- Born: Mary Neville 1605 Nevill Holt, Leicestershire
- Died: 15 December 1689 (aged 83–84) Pontoise, France
- Occupation: abbess of Pontoise

= Anne Neville (abbess) =

English Roman Catholic nun and royal debt collector

Anne Neville born Mary Neville (1605 – 15 December 1689) was an English Roman Catholic nun and royal debt collector who became the abbess of Pontoise near Paris.

==Life==
She was born in 1605 in Nevill Holt in Leicestershire and she was baptised Mary. Her parents were Lady Mary (born Sackville) and Sir Henry Neville who would later become Lord (A)bergavenny. Her mother was an enthusiastic Catholic who provided her with an education. Her mother died before 1616. Her father married again and her step mother, Catherine Vaux, was from another recusant family.

In 1634 she made her profession as a nun at the Benedictine monastery in Ghent presided over by Mary Vavasour. She was quickly given positions of responsibility. In 1640 there was a new abbess named Mary Knatchbull.

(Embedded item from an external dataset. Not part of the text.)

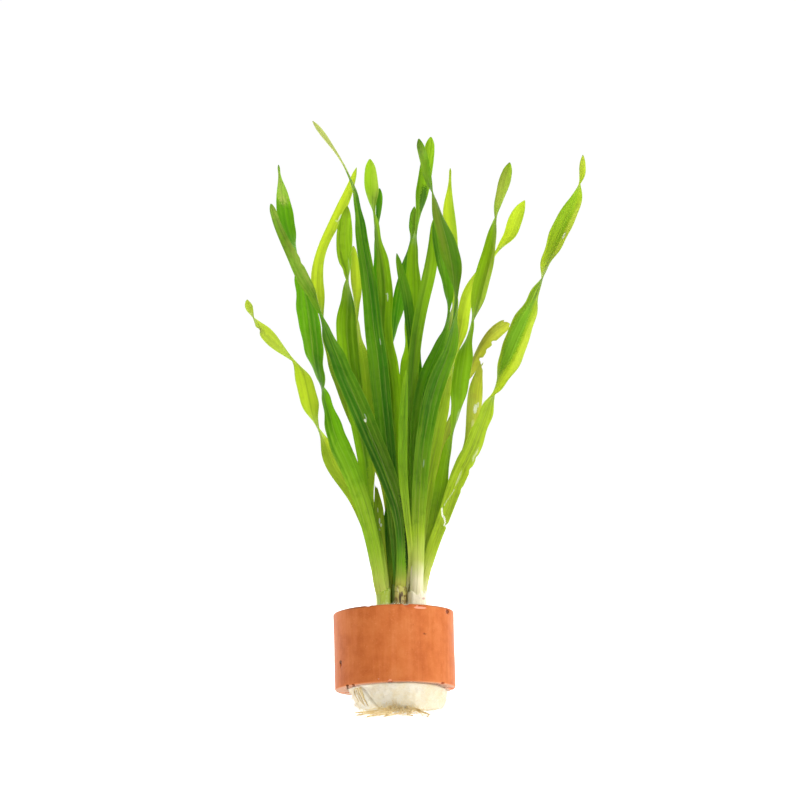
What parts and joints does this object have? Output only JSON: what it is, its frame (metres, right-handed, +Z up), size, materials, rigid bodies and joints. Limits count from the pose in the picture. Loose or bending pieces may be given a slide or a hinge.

While the exiled Charles II was in Europe, Knatchbull enjoyed a close relationship with the King. The monastery played host to the court and received and passed on letters. Despite the monastery's poor finances, Knatchbull agreed to loan the King substantial sums, to be repaid by the King when he was restored to the throne. Knatchbull played an important role in Charles II's restoration to the throne in 1660, but was not paid the money that was owed to the monastery. The abbess had to go to England twice to pursue repayment and Neville acted as her counsellor.

In June 1663 she and two other nuns were in England where Neville acted as a debt collector. She used her influence to ensure that a £500 annuity, agreed with Knatchbull by the crown, was paid to the Ghent monastery. She also ensured that dowries promised by the families of Ghent nuns were paid. She stayed with the dowager Catherine, Lady Abergavenny, who had been married her half brother John.

After four years in England she returned to the continent in 1667. She stopped at Dunkirk on the way, and was invited to join the English nuns there, but she continued her journey to Ghent. She considered her position and with Mary Knatchbull's permission she soon decided to join a newly founded religious house in Pontoise. It was led by Eugenia Poulton, and when she died later that year Neville was elected to succeed her as abbess.